Ultimately, this can lead to talented data scientists becoming frustrated by bottlenecks, feeling unsupported, and leaving for another organization with better resources.
Fortunately, the DS tech landscape is changing rapidly. The best leaders stay on top of new solutions, pay close attention to the infrastructure that winning teams are using, and are proactive about carefully vetting and investing in quality tools for their teams.
How leaders can respond
If these breaking points sound familiar, you’re not alone. We’ve encountered them firsthand at multiple organizations, and talked with dozens of data and tech leaders who work to overcome them on a daily basis.

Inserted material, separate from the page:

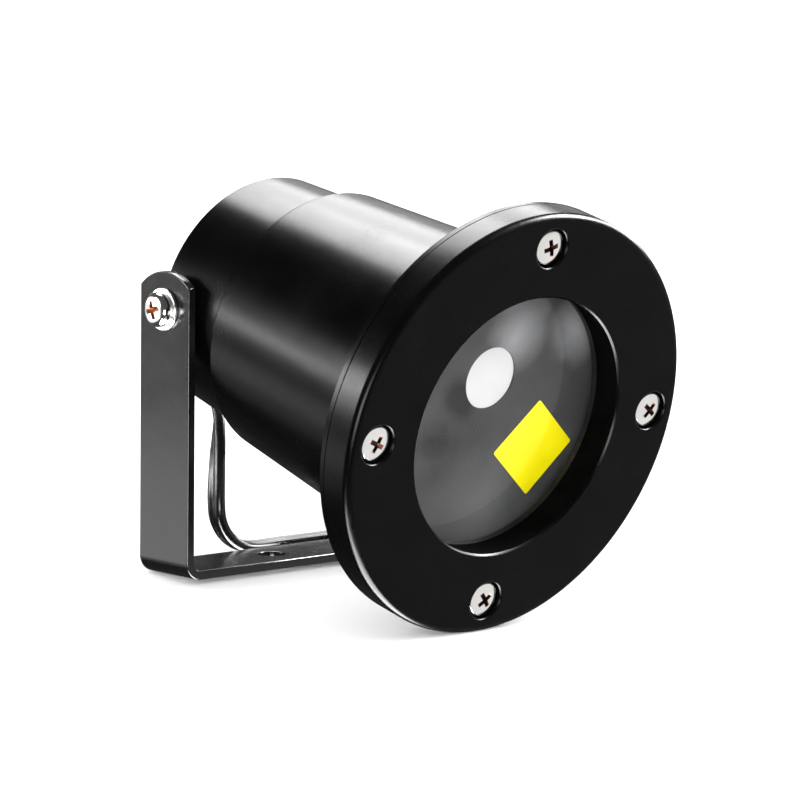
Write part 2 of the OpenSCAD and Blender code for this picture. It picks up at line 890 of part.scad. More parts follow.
// the coil spirals in, climbs a layer, spirals out, climbs, and so on
function ease(t) = let (u = max(0, min(1, t))) u * u * (3 - 2 * u);
function climbed(t) =
    let (steps = [for (m = [1 : layers - 1]) ease((t - m * layer_turns + 0.25) / 0.5)])
    steps * [for (m = [1 : layers - 1]) layer_step];
function spiral(t) =
    let (
        k = min(layers - 1, floor(t / layer_turns)),
        s = t - k * layer_turns,
        r = coil_r - turn_step * (k % 2 == 0 ? s : layer_turns - s),
        a = coil_from + 360 * t
    )
    [coil_at[0] + r * cos(a), coil_at[1] + r * sin(a), rest_z + climbed(t), a];
function heading(a) = [-sin(a), cos(a), 0, 0];
coil_route = concat(
    [spiral(0) - straight * heading(coil_from), spiral(0) - straight / 2 * heading(coil_from)],
    [for (i = [0 : coil_turns * coil_rings]) spiral(i / coil_rings)],
    [for (d = [0.5, 1]) spiral(coil_turns) + d * straight * heading(coil_from + 360 * coil_turns)]
);
coil_end = coil_route[len(coil_route) - 1];

// the lead's last stretch, over the coil's edge and down to the plug
end_route = [
    coil_end,
    coil_end - [0, 1, 0, 0],
    coil_end - [0, 2.5, 0, 0],
    [45.8, 38.6, 10.65, coil_end[3]],
    [45, 35.8, 10.4, coil_end[3]],
    [44.1, 33.2, 9.5, coil_end[3]],
    [43.4, 30.8, 8, coil_end[3]],
    [43.1, 28.8, 6.4, coil_end[3]],
    [plug_at[0], 26.8, plug_z + 0.3, coil_end[3]],
    [plug_at[0], plug_at[1] + 1.6, plug_z, coil_end[3]],
    [plug_at[0], plug_at[1] + 0.8, plug_z, coil_end[3]],
    [plug_at[0], plug_at[1], plug_z, coil_end[3]]
];

// the coil's least gap to itself, between rings one or more whole turns apart
function reach(a) = max([for (q = coil_section) q[0] * cos(a) + q[1] * sin(a)]);
function apart(dr, dz) = max([for (a = [0 : 5 : 175]) abs(dr * cos(a) + dz * sin(a)) - 2 * reach(a)]);
function radius_at(p) = norm([p[0] - coil_at[0], p[1] - coil_at[1]]);
coil_gaps = [
    for (i = [0 : coil_turns * coil_rings], n = [1 : coil_turns])
        if (i + n * coil_rings <= coil_turns * coil_rings)
            let (p = spiral(i / coil_rings), q = spiral(i / coil_rings + n))
            apart(radius_at(q) - radius_at(p), q[2] - p[2])
];
function route_length(r, i = 0) =
    i >= len(r) - 1 ? 0 : norm(xyz(r[i + 1]) - xyz(r[i])) + route_length(r, i + 1);
lead_rings = smooth(lead_route, 2);
echo(least_gap_of_the_coil_to_itself = min(coil_gaps));
echo(lead_length = route_length(lead_rings) + route_length(coil_route) + route_length(smooth(end_route, 2)));
echo(lean = lean, nose = nose, pivot_y = pivot_y, pivot_z = pivot_z, coil_end = coil_end);

module power_cord()
    color([0.05, 0.05, 0.05])
        swept(lead_rings, lead_section);

module cord_coil()
    color([0.05, 0.05, 0.05])
        swept(coil_route, coil_section);

module cord_end()
    color([0.05, 0.05, 0.05])
        swept(smooth(end_route, 2), lead_section);

// the plug lies with its sleeve towards the front
module at_plug()
    translate([plug_at[0], plug_at[1], plug_z])
        rotate([90, 0, 0])
            children();

module plug_grip()
    color([0.06, 0.06, 0.06])
        at_plug()
            rotate_extrude()
                difference() {
                    polygon([
                        [0, 0],
                        [relief_r, 0],
                        [plug_d / 2 - 1, relief_l],
                        [plug_d / 2, relief_l + 1],
                        [plug_d / 2, relief_l + plug_l - 1],
                        [plug_d / 2 - 1, relief_l + plug_l],
                        [0, relief_l + plug_l]
                    ]);
                    for (i = [2 : 6])
                        translate([plug_d / 2 - 0.5, relief_l + i * groove_pitch])
                            square([cut, groove_pitch / 2]);
                }

module plug_sleeve()
    color([0.8, 0.8, 0.78])
        at_plug()
            ring(sleeve_d / 2, sleeve_bore_d / 2, relief_l + plug_l, relief_l + plug_l + sleeve_l);

front_bezel();
bezel_screws();
glass_gasket();
front_glass();
front_panel();
aperture_lens();
main_housing();
cap_seal();
rear_cap();
cable_grommet();
u_bracket();
pivot_screws();
pivot_washers();
pivot_spacers();
laser_barrel();
collimator_lens();
laser_diode();
heat_sink();
heat_sink_screws();
board_standoffs();
driver_board();
board_components();
board_screws();
laser_leads();
supply_leads();
power_cord();
cord_coil();
cord_end();
plug_grip();
plug_sleeve();
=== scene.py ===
"""Looks of the outdoor laser light projector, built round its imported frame.

Metres, +Z up, front towards -Y.
"""
import json
import math

import bmesh
import bpy
import numpy as np
from mathutils import Matrix, Vector


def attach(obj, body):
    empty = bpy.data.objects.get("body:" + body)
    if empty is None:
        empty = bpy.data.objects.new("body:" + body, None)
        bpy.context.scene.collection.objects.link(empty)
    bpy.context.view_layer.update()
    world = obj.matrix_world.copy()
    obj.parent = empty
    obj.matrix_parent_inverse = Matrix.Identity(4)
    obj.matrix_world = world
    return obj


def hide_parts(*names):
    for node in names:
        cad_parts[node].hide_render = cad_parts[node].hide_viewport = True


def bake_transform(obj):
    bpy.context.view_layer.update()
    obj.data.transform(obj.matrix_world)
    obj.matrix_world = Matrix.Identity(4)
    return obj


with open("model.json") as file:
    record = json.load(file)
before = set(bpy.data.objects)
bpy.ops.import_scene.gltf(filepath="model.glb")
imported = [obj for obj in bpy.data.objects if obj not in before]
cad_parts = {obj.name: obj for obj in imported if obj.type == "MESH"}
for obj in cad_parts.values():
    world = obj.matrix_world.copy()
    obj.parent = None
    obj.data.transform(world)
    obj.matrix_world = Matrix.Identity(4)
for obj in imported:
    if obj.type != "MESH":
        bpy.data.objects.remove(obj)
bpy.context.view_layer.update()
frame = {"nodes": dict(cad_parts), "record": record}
nodes = frame["nodes"]
scene = bpy.context.scene
MM = 0.001

# how the head stands, as in the part's source: its nose's turn in degrees, its pivot and its reach
NOSE = 9.65859
PIVOT = Vector((0, 39.1709, 60.4911)) * MM
FRONT_REACH = 83 * MM

IN_HEAD = Matrix.Translation(PIVOT) @ Matrix.Rotation(math.radians(NOSE), 4, "X")
# Z is the depth from the front face, X to the right seen from the rear, Y down
ON_AXIS = IN_HEAD @ Matrix.Translation((0, -FRONT_REACH, 0)) @ Matrix.Rotation(math.radians(-90), 4, "X")


# camera, lights and floor

# the camera's lens, place and turn come from one fit to the photograph
LENS_MM, SENSOR_MM = 177.4, 36
CAMERA_PLACE = (-0.57815, -0.62781, 0.20330)
CAMERA_RIGHT = Vector((0.73958, -0.66978, 0.066454))
CAMERA_BACK = Vector((-0.668959, -0.720578, 0.182377))
NEAREST, FURTHEST = 0.05, 50

FLOOR_HALF = 12
FLOOR_GREY, FLOOR_ROUGH, FLOOR_SHINE = 0.86, 0.9, 0.1
WORLD_STRENGTH = 0.07

CENTRE = Vector((0, 0, 0.05))
BY_ARM = (-0.02, 0.03, 0.05)
BY_RING = (-0.04, -0.04, 0.05)

# soft light for colour and shadow, which the black paint doesn't mirror: name, place, size, power
SOFT_LIGHTS = (
    ("ceiling", (0, 0, 2.2), (8, 8), 290),
    ("left_fill", (-1.3, -0.9, 0.4), (1.8, 0.8), 44),
    ("right_fill", (1.4, -0.6, 0.4), (1.8, 0.8), 44),
    ("rear_fill", (0.2, 1.5, 0.4), (1.8, 0.8), 30),
)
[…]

Data science and ML is hard work, but understanding where the challenges arise is a huge step forward in building collaboration and investing in the right talent and technology. Here are a few proactive steps you can take:
Evaluate your organization’s risk factors across each of these areas to understand your potential pitfalls
Prioritize building buy-in, alignment, and collaboration across technical and non-technical teams before taking on any new ML initiative
Build a concentrated portfolio of data science bets and focus on making them work
When you put these principles into practice, your organization will become more attractive to your future data science hires — and your lofty ML goals will be much more likely to succeed.